# Gyuto for a Amatuer



## Nyx (Apr 9, 2019)

Hello,

I'm finally in the market for a decent Gyuto and would really appreciate some recommendations.

LOCATION
- Arizona, USA.

KNIFE TYPE
I'm interested in (by order):
- Gyuto - 210mm to 230mm

Are you right or left handed?
- I'm right handed.

Are you interested in a Western handle (e.g., classic Wüsthof handle) or Japanese handle?
- Western.

What length of knife (blade) are you interested in (in inches or millimeters)?
- 210mm to 230mm

Do you require a stainless knife? (Yes or No)
- At the very least should be stainless clad

What is your absolute maximum budget for your knife?
- About $200.

KNIFE USE
Do you primarily intend to use this knife at home or a professional environment?
- At home.

What are the main tasks you primarily intend to use the knife for (e.g., slicing vegetables, chopping vegetables, mincing vegetables, slicing meats, cutting down poultry, breaking poultry bones, filleting fish, trimming meats, etc.)? (Please identify as many tasks as you would like.)
- Mainly slicing vegetables and filleting meat and fish.

What knife, if any, are you replacing?
- None. Just some awful supermarket knives.

Do you have a particular grip that you primarily use? (Please click on this LINK for the common types of grips.)
- Pinch grip and hammer grip

What cutting motions do you primarily use? (Please click on this LINK for types of cutting motions and identify the two or three most common cutting motions, in order of most used to least used.)
- Rock, Draw and Chop

What improvements do you want from your current knife?
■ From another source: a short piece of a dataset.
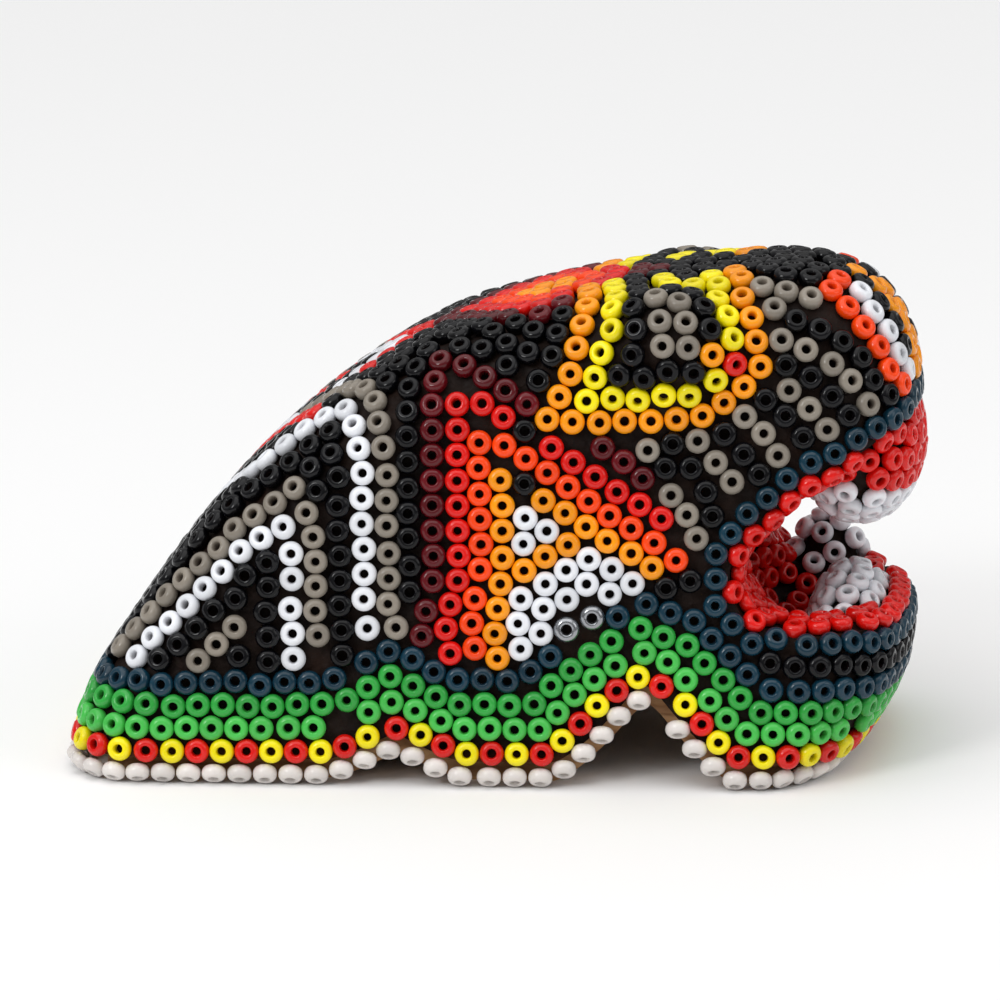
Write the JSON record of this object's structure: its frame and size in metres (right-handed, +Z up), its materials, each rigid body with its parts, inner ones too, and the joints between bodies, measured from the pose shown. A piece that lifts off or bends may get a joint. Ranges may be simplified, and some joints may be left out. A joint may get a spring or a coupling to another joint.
{
  "type": "beaded big cat head figure",
  "caption": "Ornamental open-mouthed big-cat head: hollow carved wooden core, beeswax coat and a skin of coloured glass seed beads, resting on its scalloped edge.",
  "frame": {"origin": "centre of the bounding box's bottom face, on the surface that the head rests on", "axes": "+X out of the snout, +Z up, +Y towards the head's left cheek"},
  "size_m": [0.0746, 0.049, 0.044],
  "materials": {
    "wood": "matte",
    "beeswax": "satin",
    "white_glass": "gloss",
    "rim_white_glass": "gloss",
    "yellow_glass": "gloss",
    "red_glass": "gloss",
    "orange_glass": "gloss",
    "amber_glass": "gloss",
    "maroon_glass": "gloss",
    "teal_glass": "gloss",
    "green_glass": "gloss",
    "light_green_glass": "gloss",
    "grey_glass": "gloss",
    "black_glass": "gloss",
    "silver_lined_glass": "polished"
  },
  "bodies": {
    "root": {"band_green_beads": "green_glass", "band_light_green_beads": "light_green_glass", "band_red_beads": "red_glass", "band_teal_beads": "teal_glass", "band_white_beads": "rim_white_glass", "band_yellow_beads": "yellow_glass", "chin_black_beads": "black_glass", "crown_amber_beads": "amber_glass", "crown_black_beads": "black_glass", "crown_maroon_beads": "maroon_glass", "crown_orange_beads": "orange_glass", "crown_red_beads": "red_glass", "crown_white_beads": "white_glass", "left_cheek_black_beads": "black_glass", "left_cheek_grey_beads": "grey_glass", "left_cheek_white_beads": "white_glass", "left_eye_amber_beads": "amber_glass", "left_eye_black_beads": "black_glass", "left_eye_grey_beads": "grey_glass", "left_eye_red_beads": "red_glass", "left_eye_yellow_beads": "yellow_glass", "left_flame_amber_beads": "amber_glass", "left_flame_maroon_beads": "maroon_glass", "left_flame_orange_beads": "orange_glass", "left_flame_red_beads": "red_glass", "left_flame_white_beads": "white_glass", "left_muzzle_black_beads": "black_glass", "left_muzzle_grey_beads": "grey_glass", "left_nose_orange_beads": "orange_glass", "left_nose_white_beads": "white_glass", "lips_teal_beads": "teal_glass", "lower_mouth_red_beads": "red_glass", "lower_teeth_white_beads": "white_glass", "nose_amber_beads": "amber_glass", "nose_black_beads": "black_glass", "palate_red_beads": "red_glass", "right_cheek_black_beads": "black_glass", "right_cheek_grey_beads": "grey_glass", "right_cheek_white_beads": "white_glass", "right_eye_amber_beads": "amber_glass", "right_eye_black_beads": "black_glass", "right_eye_grey_beads": "grey_glass", "right_eye_red_beads": "red_glass", "right_eye_yellow_beads": "yellow_glass", "right_flame_amber_beads": "amber_glass", "right_flame_maroon_beads": "maroon_glass", "right_flame_orange_beads": "orange_glass", "right_flame_red_beads": "red_glass", "right_flame_silver_beads": "silver_lined_glass", "right_flame_white_beads": "white_glass", "right_muzzle_black_beads": "black_glass", "right_muzzle_grey_beads": "grey_glass", "right_nose_orange_beads": "orange_glass", "right_nose_white_beads": "white_glass", "upper_teeth_white_beads": "white_glass", "wax_coat": "beeswax", "wood_core": "wood"}
  },
  "joints": []
}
If you are not replacing a knife, please identify as many characteristics identified below in parentheses that you would like this knife to have.)
- Hold an edge for a decent amount of time.
- Is comfortable to use for an extended time (coming up on an early onset of mild-arthritis already).
- Light but not flexible blade

Better aesthetics (e.g., a certain type of finish; layered/Damascus or other pattern of steel; different handle color/pattern/shape/wood; better scratch resistance; better stain resistance)?
- Since I plan to pass this (and any other knives I might buy) to my daughter, and she really likes Damascus cladding, I guess that is (sorta) a plus point.
- Good scratch and stain resistance.
- Wood handle (feels "warmer" to hold)

Comfort (e.g., lighter/heavier knife; better handle material; better handle shape; rounded spine/choil of the knife; improved balance)?
- Light blade but not flexible.

Ease of Use (e.g., ability to use the knife right out of the box; smoother rock chopping, push cutting, or slicing motion; less wedging; better food release; less reactivity with food; easier to sharpen)?
- Ability to use the knife right out of the box; less reactivity with food; easier to sharpen

Edge Retention (i.e., length of time you want the edge to last without sharpening)?
- Ability to keep edge for a decent time.

KNIFE MAINTENANCE
Do you use a bamboo, wood, rubber, or synthetic cutting board? (Yes or no.)
- Wood.

Do you sharpen your own knives? (Yes or no.)
- No.

If not, are you interested in learning how to sharpen your knives? (Yes or no.)
- Yes.

Are you interested in purchasing sharpening products for your knives? (Yes or no.)
- No.

SPECIAL REQUESTS/COMMENTS
My daughter did some research and really liked the Yoshihiro Damascus clad chefs knives. I'm OK with the aesthetics but am a bit skeptical as they carry knives from different knife-smiths. What do you guys think about this knife:

https://www.echefknife.com/product/...d-damascus-stainless-steel-gyuto-chefs-knife/

Anything similar, with somewhat of a pedigree , would be really appreciated.

Thank you all.


----------



## Carl Kotte (Apr 9, 2019)

Nyx said:


> Hello,
> 
> I'm finally in the market for a decent Gyuto and would really appreciate some recommendations.
> 
> ...



Off the bat: have you considered Tojiro DP (there is also a damascus version), VG10?


----------



## parbaked (Apr 9, 2019)

This is a really good first Japanese knife:
https://www.japaneseknifeimports.co...als/products/gesshin-stainless-210mm-wa-gyuto

Ask the store to do a free initial sharpening and you will be good to go...


----------



## Nyx (Apr 9, 2019)

.


----------



## Nyx (Apr 9, 2019)

.


----------



## inferno (Apr 9, 2019)

I'm not gonna tell you what to get i'm instead gonna recommend what to not get as a beginner and maybe accustomed to german thick beefy soft knives.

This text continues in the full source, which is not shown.